21 May, 2010

Architecture and Morality

In high school, I won a prize for poetry/art in something that was called "The Columbia Arts Festival" in Vancouver, Washington. I think a teacher in high school had encouraged me to enter the poem. Perhaps the instructions for entering were vague enough that I thought it required a kind of "exhibit," or I had conveniently conflated the guidelines for entering a work of visual art with that of a poem. I wrote a poem about a moody young man's unrequited love. In the poem it's always raining. I was prone to the kind of self-romance that made John Cusack holding a radio over his head the grandest gesture of courage possible.
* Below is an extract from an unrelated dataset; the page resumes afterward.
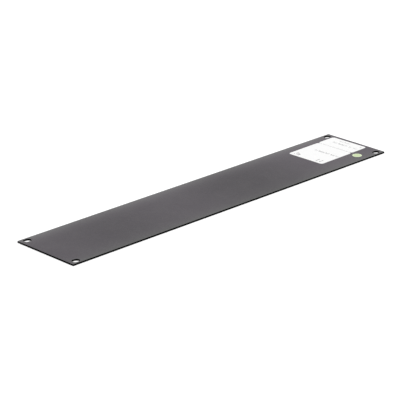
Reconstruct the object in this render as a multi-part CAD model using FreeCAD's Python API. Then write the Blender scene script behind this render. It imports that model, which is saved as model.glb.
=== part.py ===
import FreeCAD, Part
import math
import os

# Blanking panel for a 19 inch rack, two rack units high. It lies on its front face, and the rear
# face, which carries the labels, is up. The origin is the centre of the front face. +X runs along
# the panel to the labelled end, +Y across it, and +Z points out of the rear face. Millimetres.

# Rack grid that the panel closes
rail_pitch = 44.45  # height of one rack unit
units_filled = 2
height_relief = 0.8  # the panel is this much lower than the units it fills
rail_edge_to_hole = 6.35  # from the edge of those units to the nearest rail hole

# Steel sheet with its coating
panel_length = 482.6
sheet_thickness = 2.0
corner_radius = 0.5
edge_radius = 0.2  # the coating rounds the edges of both faces and of the slots

# Screw slots, which run along the panel
slot_length = 9.0
slot_width = 7.1
slot_to_end = 8.75  # from a slot's centre to the end of the panel

# Paper labels, two parts side by side
paper_thickness = 0.1
label_width = 51.5
large_label_length = 52.5
small_label_length = 26.8
label_corner_radius = 3.2
label_seam = 0.5  # between the two parts
label_end_margin = 4.6  # from the end of the panel to the small part
label_slot_margin = 3.6  # from the slots to the large part
label_step = 0.4  # the small part sits this much further back
label_turn = 0.8  # degrees, stuck on slightly askew

# Round sticker beside the seam
sticker_diameter = 11.2
sticker_label_gap = 4.1  # from the large part to the sticker
sticker_seam_offset = 1.2  # from the seam, away from the end of the panel

rail_height = units_filled * rail_pitch
panel_height = rail_height - height_relief
slot_column = panel_length / 2 - slot_to_end
slot_row = rail_height / 2 - rail_edge_to_hole
seam_x = panel_length / 2 - label_end_margin - small_label_length - label_seam / 2
label_y = slot_row - slot_width / 2 - label_slot_margin - label_width / 2


def vector(x, y, z=0.0):
    return FreeCAD.Vector(x, y, z)


def prism(edges, bottom, height):
    """Solid between the closed outline at z = bottom and the same outline moved up by height."""
    solid = Part.Face(Part.Wire(edges)).extrude(vector(0, 0, height))
    solid.translate(vector(0, 0, bottom))
    return solid


def quarter_arc(centre_x, centre_y, radius, start):
    """Quarter circle about a corner's centre, from start degrees."""
    circle = Part.Circle(vector(centre_x, centre_y), vector(0, 0, 1), radius)
    return circle, math.radians(start), math.radians(start + 90)


def rounded_rectangle(length, width, radius):
    """Edges of a rectangle about the origin, with its four corners rounded."""
    inner_x = length / 2 - radius
    inner_y = width / 2 - radius
    corners = [(1, 1, 0), (-1, 1, 90), (-1, -1, 180), (1, -1, 270)]
    arcs = []
    for side_x, side_y, start in corners:
        circle, first, last = quarter_arc(side_x * inner_x, side_y * inner_y, radius, start)
        arcs.append(circle.toShape(first, last))
    edges = []
    for arc, following in zip(arcs, arcs[1:] + arcs[:1]):
        edges.append(arc)
        edges.append(Part.makeLine(arc.lastVertex().Point, following.firstVertex().Point))
    return edges


def slot_outline(length, width):
    """Edges of a slot about the origin: two straight sides and two half-round ends."""
    radius = width / 2
    straight = length / 2 - radius
    right_end = Part.Arc(vector(straight, -radius), vector(length / 2, 0), vector(straight, radius))
    left_end = Part.Arc(vector(-straight, radius), vector(-length / 2, 0), vector(-straight, -radius))
    top = Part.makeLine(vector(straight, radius), vector(-straight, radius))
    bottom = Part.makeLine(vector(-straight, -radius), vector(straight, -radius))
    return [right_end.toShape(), top, left_end.toShape(), bottom]


def panel():
    """Sheet with a slot near each corner and rounded edges."""
    outline = rounded_rectangle(panel_length, panel_height, corner_radius)
    sheet = prism(outline, 0, sheet_thickness)
    for side_x in (-1, 1):
        for side_y in (-1, 1):
            slot = prism(slot_outline(slot_length, slot_width), 0, sheet_thickness)
            slot.translate(vector(side_x * slot_column, side_y * slot_row))
            sheet = sheet.cut(slot)
    face_edges = [edge for edge in sheet.Edges if edge.BoundBox.ZLength < edge_radius]
    return sheet.makeFillet(edge_radius, face_edges)


def label(length, side, step):
    """Paper part of the given length on the -X (-1) or +X (+1) side of the seam."""
    outline = rounded_rectangle(length, label_width, label_corner_radius)
    paper = prism(outline, sheet_thickness, paper_thickness)
    paper.translate(vector(side * (label_seam + length) / 2, step))
    paper.rotate(vector(0, 0), vector(0, 0, 1), label_turn)
    paper.translate(vector(seam_x, label_y))
    return paper


def sticker():
    """Round sticker just off the labels, at the seam."""
    radius = sticker_diameter / 2
    centre_x = seam_x - sticker_seam_offset
    centre_y = label_y - label_width / 2 - sticker_label_gap - radius
    return Part.makeCylinder(radius, paper_thickness, vector(centre_x, centre_y, sheet_thickness))


parts = {
    "panel": panel(),
    "large_label": label(large_label_length, -1, 0),
    "small_label": label(small_label_length, 1, label_step),
    "round_sticker": sticker(),
}
os.makedirs("parts", exist_ok=True)
for name, shape in parts.items():
    shape.exportStep(f"parts/{name}.step")
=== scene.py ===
import math

import bmesh
import bpy
from mathutils import Matrix, Vector


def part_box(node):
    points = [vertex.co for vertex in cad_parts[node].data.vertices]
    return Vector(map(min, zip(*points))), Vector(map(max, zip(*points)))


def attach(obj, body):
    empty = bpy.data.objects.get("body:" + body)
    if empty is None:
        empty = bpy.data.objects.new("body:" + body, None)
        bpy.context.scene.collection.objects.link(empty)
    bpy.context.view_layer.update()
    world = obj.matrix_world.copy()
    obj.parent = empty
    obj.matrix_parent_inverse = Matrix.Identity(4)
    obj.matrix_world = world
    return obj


# Looks of a two-unit blanking panel for a 19 inch rack. It lies on its front face, and its labels
# are up, at the +X end. Metres and degrees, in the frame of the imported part.
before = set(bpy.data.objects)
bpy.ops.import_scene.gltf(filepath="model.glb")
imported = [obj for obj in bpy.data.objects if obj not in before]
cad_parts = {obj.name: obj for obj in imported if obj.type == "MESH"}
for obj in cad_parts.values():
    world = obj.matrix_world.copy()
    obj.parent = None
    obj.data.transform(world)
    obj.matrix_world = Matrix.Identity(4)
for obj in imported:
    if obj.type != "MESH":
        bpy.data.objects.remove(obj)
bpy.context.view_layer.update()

MM = 0.001
WHITE = (1.0, 1.0, 1.0, 1.0)

# Camera: a long lens on the panel's upper face
CAMERA_AZIMUTH = -44.605
CAMERA_ELEVATION = 21.04
CAMERA_DISTANCE = 2.1993
CAMERA_TARGET_X = -0.02276
CAMERA_TARGET_Y = -0.00491
CAMERA_LENS = 180.9  # millimetres, on a sensor this wide
CAMERA_SENSOR = 36.0
CAMERA_NEAR = 0.05
CAMERA_FAR = 50.0

# Studio
FLOOR_SIZE = 12.0
FLOOR_DROP = 0.02 * MM  # below the panel's front face
FLOOR_GREY = 0.95
FLOOR_GLOW = 0.27  # added where the floor is seen, and it lights nothing
SKY_LIGHT = 0.77
SKY_SEEN = 1.0  # white behind the panel
SOFTBOX_POWER = 14.0  # watts
SOFTBOX_SIZE = 2.0
SOFTBOX_PLACE = (0.3, 0.3, 2.0)

# Every noise is between 0 and 1, about this middle
NOISE_MIDDLE = 0.5
NOISE_DETAIL = 2.0

# Powder coat: linear greys, and places along the panel in metres
COAT_TINT = (1.06, 0.87, 1.1)  # the black is a touch purple
COAT_TINT_PATCH = (1.03, 0.93, 1.04)  # less so in patches, and not where the sheen is painted at the long edges
COAT_GREY = 0.0525
COAT_ROUGHNESS = 0.5
COAT_ROUGHNESS_SPREAD = 0.15
COAT_SPECULAR = 0.25  # none on the cut edges, which carry painted shade
# painted shade: the cut edges are drawn near black
CUT_EDGE_PAINTED_SHADE = 0.003
CUT_EDGE_SHADE_SLOPE = (0.6, 0.99)  # upright part of the normal where the cut edge's painted shade gives way to the face
WAVE_GREY = 0.0078  # slow light and dark bands along the panel
WAVE_LENGTH = 0.195
WAVE_START = -0.099  # where a light band begins
FADE_PAINTED_LIGHT = 0.004  # and painted sheen that fades slowly from the paler bare end to the darker labels
FADE_PAINTED_LIGHT_REACH = (-0.19, 0.11)
BACK_EDGE_SHEEN = 0.077  # painted sheen: the coat is drawn paler toward the long edges
FRONT_EDGE_SHEEN = 0.027
EDGE_SHEEN_POWER = 4.0
LABEL_END_SHEEN = 0.04  # painted sheen also pales the coat toward the labelled end
LABEL_END_SHEEN_REACH = (0.095, 0.225)
MOTTLE_SIZE = 0.03
MOTTLE_GREY = 0.02
GRAIN_SIZE = 0.003
GRAIN_GREY = 0.018
PEEL_SIZE = 0.0008  # orange peel
PEEL_DEPTH = 0.0001

# Paper and ink: linear colours, and the paper's fibres in metres
PAPER_WHITE = (0.96, 0.96, 0.955)
PAPER_SHADE = (0.935, 0.935, 0.935)
STICKER_PALE = (0.73, 0.84, 0.56)
STICKER_SHADE = (0.69, 0.80, 0.52)
PAPER_ROUGHNESS = 0.6
FIBRE_SIZE = 0.0009
FIBRE_DETAIL = 4.0
FIBRE_DEPTH = 0.00001
INK_BLACK = (0.12, 0.12, 0.123)
INK_THIN = (0.3, 0.3, 0.3)  # where the paper shows through
FIELD_GREEN = (0.56, 0.685, 0.37)  # the sticker's print
FIELD_THIN = (0.59, 0.715, 0.40)
INK_ROUGHNESS = 0.45

# Print, in millimetres from the middle of its label, +U across the lines of print toward the end of
# the panel and +V along them toward the panel's back edge. It stands for writing with plain bars.
LABEL_TURN = 0.8
INK_THICKNESS = 0.02
BAR_PITCH = 1.5
BAR_HEIGHTS = (1.0, 0.7, 0.7, 0.95, 0.7, 0.75)  # shares of the line's height, in turn
BAR_ROUND = 0.2  # radius of a bar's corners
ROUND_STEPS = 4  # in each corner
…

The speaker of the poem stands in the pouring rain at a fountain (this is my memory of the poem, so I could be totally wrong about all of this). He stands there for hours. Then he sees a homeless man crouched beneath an eave. And he thinks, "Hey, I don't have it so bad" (such is the superficiality of adolescence). Next, I drew an image of the homeless man obscured by falling rain. Then I put a record on by Orchestral Manoeuvres in the Dark (yes, OMD). The record was Architecture and Morality (a masterpiece of British New Romanticism) and the song was "Sealand." If you click on the title and watch the video, you get how atmospheric the song is). I recorded the song onto a cassette tape. Then I mounted my drawing and my poem onto posterboard. I remember riding the bus and trying to keep the posterboard from getting wet at the bus stop as it rained. With a boombox, I set up my poem/art posterboard on an easel (except the others here were all painters). We stood with our art waiting for the judges to walk past. It was more like a science fair or poster exhibit than an arts festival. The judges asked questions about inspiration or technique or materials, and I started getting nervous I'd done everything wrong. When they approached me, they saw a boombox on the floor of the gym beneath the easel, but the art and the poem were turned so they couldn't see it. I pushed play on the boombox, and they listened (thoughtfully?) to the song. Finally, at about 5 minutes and 30 seconds (according to the youtube video), I turned over the art and poem to be viewed. I think I thought of this moment in the song as a kind of quickening of heartbeat. I don't remember how they reacted. I probably stared at the floor, hiding my eyes behind bangs.